One example of the damage inflicted on local government authority by Senate Bill 360, the pro-growth bill signed into law by Gov. Charlie Crist a few weeks ago, was apparent at last week's Tarpon Springs City Commission meeting. That awful new law could hamstring the commission as it tries to decide whether to cancel an existing development agreement with Wal-Mart. Canceling the development agreement could be the wrong call anyway, but wouldn't it be nice if the city could make that decision for itself, rather than having to defer to the state Legislature's wrongheaded goals?
SB 360 gutted the state's growth management laws, supposedly in the name of stimulating the stumbling economy. In fact, the new law is a gift to Florida developers and a slap in the face to the residents who must cope with the results of inadequately managed growth. Though residents and local governments fought hard to kill the bill, the Legislature passed it and the governor signed it. Now, nothing can be done before next year's legislative session.
Among the bill's many provisions is a requirement that any development agreement between a developer and local government that was due to expire after Sept. 1, 2008, is automatically extended an additional two years.
Wal-Mart has a controversial plan to build a supercenter on the bank of the Anclote River in Tarpon Springs. Opponents have fought the plan for years, even after a previous City Commission approved the project. The site plan and building permits for the project now have expired and Wal-Mart will be required to go through a new site plan approval process and apply for new permits if it wants to go ahead with the project. So far, the company has insisted that it plans to proceed with the supercenter.
What hasn't expired is a five-year development agreement that the city and Wal-Mart both signed on April 4, 2005. Some residents who have opposed the supercenter want the City Commission to cancel the development agreement now — to wipe the slate clean of the last vestige of the city's previous support of the supercenter — and not wait for it to expire in April 2010.
However, SB 360 stands in the way. Its provision extending all development agreements another two years seems to apply. City commissioners asked City Attorney Jim Yacavone to research that issue, which is easier said than done, since much of SB 360 is confusing or has not been tested.
At last week's City Commission meeting, commissioners admitted they needed more information, not only about SB 360, but also about the pros and cons of canceling a development agreement.
A development agreement is essentially a set of promises made by a developer and a local government when a new project is planned. The agreements usually state what each side will do in order to advance the project. Development agreements are used by local governments to extract from developers concessions and extras not required by local codes.
The development agreement between Wal-Mart and Tarpon Springs requires Wal-Mart to jump through extra hoops and provide the public with a number of amenities on the riverfront property, including deeding some wetlands to the city for a natural area that the public and wildlife could enjoy.

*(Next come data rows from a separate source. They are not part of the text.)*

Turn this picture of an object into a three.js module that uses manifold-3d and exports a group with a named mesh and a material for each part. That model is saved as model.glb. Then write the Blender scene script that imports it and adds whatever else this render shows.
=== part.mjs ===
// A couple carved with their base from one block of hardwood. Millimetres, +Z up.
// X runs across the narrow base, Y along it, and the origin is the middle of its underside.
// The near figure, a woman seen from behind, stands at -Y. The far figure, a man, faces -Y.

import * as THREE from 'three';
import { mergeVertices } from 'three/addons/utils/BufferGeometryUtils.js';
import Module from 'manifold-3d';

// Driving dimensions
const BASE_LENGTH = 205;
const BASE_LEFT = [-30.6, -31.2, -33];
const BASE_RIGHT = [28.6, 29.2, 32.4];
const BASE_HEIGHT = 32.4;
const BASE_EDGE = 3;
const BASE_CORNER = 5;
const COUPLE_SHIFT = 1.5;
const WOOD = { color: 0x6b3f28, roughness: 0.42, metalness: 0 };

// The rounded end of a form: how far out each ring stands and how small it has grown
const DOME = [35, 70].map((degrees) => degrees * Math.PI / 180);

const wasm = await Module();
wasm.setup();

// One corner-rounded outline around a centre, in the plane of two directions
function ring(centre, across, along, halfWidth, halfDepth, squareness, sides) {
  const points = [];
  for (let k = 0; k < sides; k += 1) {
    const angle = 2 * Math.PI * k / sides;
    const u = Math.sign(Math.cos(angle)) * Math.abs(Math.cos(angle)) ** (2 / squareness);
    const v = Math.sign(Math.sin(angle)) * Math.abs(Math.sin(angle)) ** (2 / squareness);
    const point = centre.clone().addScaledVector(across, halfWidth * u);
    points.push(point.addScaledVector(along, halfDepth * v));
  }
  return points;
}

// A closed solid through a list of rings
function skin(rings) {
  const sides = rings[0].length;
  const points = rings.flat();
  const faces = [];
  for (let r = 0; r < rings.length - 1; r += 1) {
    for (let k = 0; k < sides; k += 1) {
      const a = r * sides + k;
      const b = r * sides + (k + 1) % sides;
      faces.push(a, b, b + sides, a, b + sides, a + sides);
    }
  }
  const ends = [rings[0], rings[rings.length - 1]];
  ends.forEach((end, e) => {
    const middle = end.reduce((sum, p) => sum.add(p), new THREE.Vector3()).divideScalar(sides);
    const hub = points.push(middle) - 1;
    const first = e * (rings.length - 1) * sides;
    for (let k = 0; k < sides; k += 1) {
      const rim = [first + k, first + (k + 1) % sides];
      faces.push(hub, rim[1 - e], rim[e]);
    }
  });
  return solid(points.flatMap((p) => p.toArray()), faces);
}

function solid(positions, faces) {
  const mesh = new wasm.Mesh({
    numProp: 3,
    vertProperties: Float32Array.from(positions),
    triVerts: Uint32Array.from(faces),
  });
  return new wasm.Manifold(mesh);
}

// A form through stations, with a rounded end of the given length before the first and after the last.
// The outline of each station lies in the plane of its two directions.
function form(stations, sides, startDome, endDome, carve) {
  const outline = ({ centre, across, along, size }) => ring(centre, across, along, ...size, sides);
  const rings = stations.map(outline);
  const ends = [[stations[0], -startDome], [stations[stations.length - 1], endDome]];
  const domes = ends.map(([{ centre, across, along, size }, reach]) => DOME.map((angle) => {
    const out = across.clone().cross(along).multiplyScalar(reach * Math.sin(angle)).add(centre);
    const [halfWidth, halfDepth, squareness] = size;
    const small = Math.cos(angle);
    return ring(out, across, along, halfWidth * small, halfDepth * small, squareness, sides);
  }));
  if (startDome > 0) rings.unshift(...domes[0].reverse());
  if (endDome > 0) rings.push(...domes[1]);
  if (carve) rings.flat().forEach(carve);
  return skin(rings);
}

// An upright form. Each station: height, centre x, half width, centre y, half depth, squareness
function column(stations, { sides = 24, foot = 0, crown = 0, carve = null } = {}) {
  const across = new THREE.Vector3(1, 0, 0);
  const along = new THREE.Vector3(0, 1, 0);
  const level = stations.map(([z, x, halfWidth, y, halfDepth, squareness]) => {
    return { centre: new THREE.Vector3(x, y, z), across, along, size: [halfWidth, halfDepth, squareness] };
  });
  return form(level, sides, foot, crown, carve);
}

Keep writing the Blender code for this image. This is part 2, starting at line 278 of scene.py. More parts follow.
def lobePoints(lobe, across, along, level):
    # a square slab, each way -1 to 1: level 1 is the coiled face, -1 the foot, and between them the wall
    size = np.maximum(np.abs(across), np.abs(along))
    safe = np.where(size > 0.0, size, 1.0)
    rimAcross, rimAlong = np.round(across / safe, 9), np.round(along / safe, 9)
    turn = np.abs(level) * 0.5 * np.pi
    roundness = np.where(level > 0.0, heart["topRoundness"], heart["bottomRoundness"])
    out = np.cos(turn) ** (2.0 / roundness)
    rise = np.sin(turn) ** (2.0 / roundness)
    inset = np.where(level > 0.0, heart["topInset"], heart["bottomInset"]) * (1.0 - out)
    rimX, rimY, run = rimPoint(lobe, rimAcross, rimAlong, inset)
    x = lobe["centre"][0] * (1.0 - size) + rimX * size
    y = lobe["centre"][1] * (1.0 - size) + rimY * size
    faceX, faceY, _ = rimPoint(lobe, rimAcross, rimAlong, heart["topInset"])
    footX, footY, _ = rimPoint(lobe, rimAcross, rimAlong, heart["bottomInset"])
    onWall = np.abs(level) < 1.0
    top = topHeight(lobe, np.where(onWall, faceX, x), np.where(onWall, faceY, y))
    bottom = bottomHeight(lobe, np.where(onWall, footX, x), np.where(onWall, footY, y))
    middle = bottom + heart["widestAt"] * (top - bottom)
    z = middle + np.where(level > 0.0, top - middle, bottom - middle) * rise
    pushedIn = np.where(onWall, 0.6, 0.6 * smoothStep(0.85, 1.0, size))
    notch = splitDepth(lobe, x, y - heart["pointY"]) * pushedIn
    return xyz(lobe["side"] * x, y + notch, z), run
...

While it seems illogical to preserve a development agreement tied to a project with no valid site plan or building permits, the commission should proceed cautiously. It is not clear whether the city could require Wal-Mart to sign a new development agreement if the existing one is canceled — another matter commissioners asked Yacavone to research. If the city cannot compel Wal-Mart to negotiate a new agreement, and the company could develop the site anyway, it is better to retain the existing agreement.
That is, unless the Legislature's gift to developers like Wal-Mart makes the whole matter moot.